(Saved entries)
====

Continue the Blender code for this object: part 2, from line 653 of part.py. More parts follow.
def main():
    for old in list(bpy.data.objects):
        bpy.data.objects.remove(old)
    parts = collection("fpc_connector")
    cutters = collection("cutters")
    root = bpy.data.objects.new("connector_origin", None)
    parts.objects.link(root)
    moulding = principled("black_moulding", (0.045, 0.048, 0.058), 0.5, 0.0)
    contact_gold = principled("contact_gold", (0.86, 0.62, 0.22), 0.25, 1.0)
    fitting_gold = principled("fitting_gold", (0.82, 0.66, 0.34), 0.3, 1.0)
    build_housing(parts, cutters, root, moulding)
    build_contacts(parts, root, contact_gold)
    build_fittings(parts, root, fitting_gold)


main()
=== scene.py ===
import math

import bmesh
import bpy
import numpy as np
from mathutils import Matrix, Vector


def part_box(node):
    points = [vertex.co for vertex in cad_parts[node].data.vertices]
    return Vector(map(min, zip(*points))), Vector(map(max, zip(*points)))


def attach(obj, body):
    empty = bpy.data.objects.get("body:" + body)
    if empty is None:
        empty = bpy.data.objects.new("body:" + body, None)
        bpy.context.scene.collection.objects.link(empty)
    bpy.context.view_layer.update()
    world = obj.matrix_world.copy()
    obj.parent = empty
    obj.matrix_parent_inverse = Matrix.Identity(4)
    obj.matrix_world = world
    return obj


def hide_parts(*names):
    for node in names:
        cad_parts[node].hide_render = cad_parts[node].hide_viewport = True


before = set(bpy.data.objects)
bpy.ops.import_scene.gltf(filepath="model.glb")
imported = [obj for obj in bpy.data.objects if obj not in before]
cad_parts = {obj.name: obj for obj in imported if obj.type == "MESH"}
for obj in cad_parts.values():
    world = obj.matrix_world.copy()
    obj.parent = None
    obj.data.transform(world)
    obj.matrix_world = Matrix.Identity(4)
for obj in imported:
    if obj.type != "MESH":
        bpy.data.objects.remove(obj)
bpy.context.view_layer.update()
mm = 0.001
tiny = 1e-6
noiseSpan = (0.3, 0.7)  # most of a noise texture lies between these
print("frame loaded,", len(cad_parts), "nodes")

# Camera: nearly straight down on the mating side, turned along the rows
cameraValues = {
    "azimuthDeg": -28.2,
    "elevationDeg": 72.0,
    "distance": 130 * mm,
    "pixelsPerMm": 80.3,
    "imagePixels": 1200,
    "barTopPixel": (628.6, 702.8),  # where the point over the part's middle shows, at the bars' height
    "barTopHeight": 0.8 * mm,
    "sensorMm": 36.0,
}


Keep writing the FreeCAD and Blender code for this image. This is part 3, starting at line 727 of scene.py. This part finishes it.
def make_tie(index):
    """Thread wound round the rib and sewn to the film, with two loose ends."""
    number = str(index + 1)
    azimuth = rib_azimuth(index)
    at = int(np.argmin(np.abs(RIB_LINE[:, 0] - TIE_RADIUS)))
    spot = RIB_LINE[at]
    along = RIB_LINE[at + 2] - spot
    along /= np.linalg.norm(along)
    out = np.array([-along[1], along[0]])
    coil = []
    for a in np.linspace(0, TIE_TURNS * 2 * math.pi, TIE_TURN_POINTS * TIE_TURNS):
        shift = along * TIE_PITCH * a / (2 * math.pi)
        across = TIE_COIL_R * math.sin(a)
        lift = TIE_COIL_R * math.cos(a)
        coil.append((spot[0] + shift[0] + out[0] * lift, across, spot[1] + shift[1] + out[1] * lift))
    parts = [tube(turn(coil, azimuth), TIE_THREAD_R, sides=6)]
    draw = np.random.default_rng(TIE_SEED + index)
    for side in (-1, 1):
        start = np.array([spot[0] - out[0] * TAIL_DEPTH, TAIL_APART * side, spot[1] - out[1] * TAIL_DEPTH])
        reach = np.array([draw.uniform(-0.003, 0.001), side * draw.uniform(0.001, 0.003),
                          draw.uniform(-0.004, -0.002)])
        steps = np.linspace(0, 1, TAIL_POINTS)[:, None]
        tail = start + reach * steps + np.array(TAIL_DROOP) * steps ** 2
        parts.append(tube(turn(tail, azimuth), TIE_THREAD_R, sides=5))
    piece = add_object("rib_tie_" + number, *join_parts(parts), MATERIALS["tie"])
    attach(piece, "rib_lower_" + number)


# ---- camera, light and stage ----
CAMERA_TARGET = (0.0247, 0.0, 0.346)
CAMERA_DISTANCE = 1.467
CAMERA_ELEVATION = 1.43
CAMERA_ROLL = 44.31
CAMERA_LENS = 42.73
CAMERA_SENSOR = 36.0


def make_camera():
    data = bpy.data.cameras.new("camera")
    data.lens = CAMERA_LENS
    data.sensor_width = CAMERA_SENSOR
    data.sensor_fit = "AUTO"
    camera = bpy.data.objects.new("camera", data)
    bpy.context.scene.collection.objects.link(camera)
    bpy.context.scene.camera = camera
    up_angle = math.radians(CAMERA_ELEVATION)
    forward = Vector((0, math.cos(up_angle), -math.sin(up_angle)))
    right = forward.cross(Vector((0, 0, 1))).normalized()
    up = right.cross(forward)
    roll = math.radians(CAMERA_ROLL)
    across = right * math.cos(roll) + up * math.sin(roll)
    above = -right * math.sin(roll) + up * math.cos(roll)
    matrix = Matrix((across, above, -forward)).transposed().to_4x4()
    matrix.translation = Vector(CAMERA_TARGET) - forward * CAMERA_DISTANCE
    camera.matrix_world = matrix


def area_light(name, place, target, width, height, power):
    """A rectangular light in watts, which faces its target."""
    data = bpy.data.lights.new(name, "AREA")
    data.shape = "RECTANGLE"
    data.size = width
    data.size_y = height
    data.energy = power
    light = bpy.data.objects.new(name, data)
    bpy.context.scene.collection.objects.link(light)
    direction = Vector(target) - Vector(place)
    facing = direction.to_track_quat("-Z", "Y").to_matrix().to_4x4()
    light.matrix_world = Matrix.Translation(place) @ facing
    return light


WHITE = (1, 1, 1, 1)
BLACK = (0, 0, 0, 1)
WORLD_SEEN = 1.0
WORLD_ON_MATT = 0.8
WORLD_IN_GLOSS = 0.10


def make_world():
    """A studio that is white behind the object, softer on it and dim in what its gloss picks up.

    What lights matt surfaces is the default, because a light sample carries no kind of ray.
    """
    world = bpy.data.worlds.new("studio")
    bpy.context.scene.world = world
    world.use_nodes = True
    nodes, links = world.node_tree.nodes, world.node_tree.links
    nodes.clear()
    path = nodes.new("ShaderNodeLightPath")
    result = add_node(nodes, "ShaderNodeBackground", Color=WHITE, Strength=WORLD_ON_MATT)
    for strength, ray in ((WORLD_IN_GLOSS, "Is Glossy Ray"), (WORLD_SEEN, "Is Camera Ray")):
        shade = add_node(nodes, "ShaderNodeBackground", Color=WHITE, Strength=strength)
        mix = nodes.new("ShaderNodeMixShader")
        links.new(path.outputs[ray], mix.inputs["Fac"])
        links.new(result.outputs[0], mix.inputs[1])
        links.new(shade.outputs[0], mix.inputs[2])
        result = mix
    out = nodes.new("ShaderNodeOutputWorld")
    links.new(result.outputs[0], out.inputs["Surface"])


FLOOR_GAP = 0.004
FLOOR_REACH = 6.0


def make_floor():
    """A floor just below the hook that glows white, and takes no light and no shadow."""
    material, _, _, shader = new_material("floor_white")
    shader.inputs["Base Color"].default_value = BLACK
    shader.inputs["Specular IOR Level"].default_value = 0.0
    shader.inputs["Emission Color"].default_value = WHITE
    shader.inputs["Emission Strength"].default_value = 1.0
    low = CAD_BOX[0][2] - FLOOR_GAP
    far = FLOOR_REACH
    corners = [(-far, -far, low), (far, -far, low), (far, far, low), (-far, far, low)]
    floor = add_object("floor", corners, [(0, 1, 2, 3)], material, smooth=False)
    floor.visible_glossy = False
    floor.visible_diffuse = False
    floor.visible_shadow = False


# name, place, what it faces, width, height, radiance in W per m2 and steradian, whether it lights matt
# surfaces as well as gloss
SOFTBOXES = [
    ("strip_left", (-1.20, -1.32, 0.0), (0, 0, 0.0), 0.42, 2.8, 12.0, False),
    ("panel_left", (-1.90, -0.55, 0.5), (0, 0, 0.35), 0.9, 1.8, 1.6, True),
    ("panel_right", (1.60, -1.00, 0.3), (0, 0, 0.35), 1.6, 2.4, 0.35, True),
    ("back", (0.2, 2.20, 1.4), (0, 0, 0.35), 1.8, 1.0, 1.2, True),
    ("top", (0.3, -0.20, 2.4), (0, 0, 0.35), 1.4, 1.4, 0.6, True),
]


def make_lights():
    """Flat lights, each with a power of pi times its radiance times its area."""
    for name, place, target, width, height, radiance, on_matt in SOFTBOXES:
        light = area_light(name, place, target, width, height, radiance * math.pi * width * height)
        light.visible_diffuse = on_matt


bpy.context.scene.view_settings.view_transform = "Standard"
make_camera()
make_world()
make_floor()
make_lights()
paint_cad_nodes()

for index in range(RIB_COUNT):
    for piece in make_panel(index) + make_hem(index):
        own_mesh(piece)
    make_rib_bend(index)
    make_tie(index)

====

* **Written exercise**:
Set down, exactly and alone, the run of lines from the line that has "points = [vertex.co" to the line that has "for node in".

* **Completed task**:
    points = [vertex.co for vertex in cad_parts[node].data.vertices]
    return Vector(map(min, zip(*points))), Vector(map(max, zip(*points)))


def attach(obj, body):
    empty = bpy.data.objects.get("body:" + body)
    if empty is None:
        empty = bpy.data.objects.new("body:" + body, None)
        bpy.context.scene.collection.objects.link(empty)
    bpy.context.view_layer.update()
    world = obj.matrix_world.copy()
    obj.parent = empty
    obj.matrix_parent_inverse = Matrix.Identity(4)
    obj.matrix_world = world
    return obj


def hide_parts(*names):
    for node in names:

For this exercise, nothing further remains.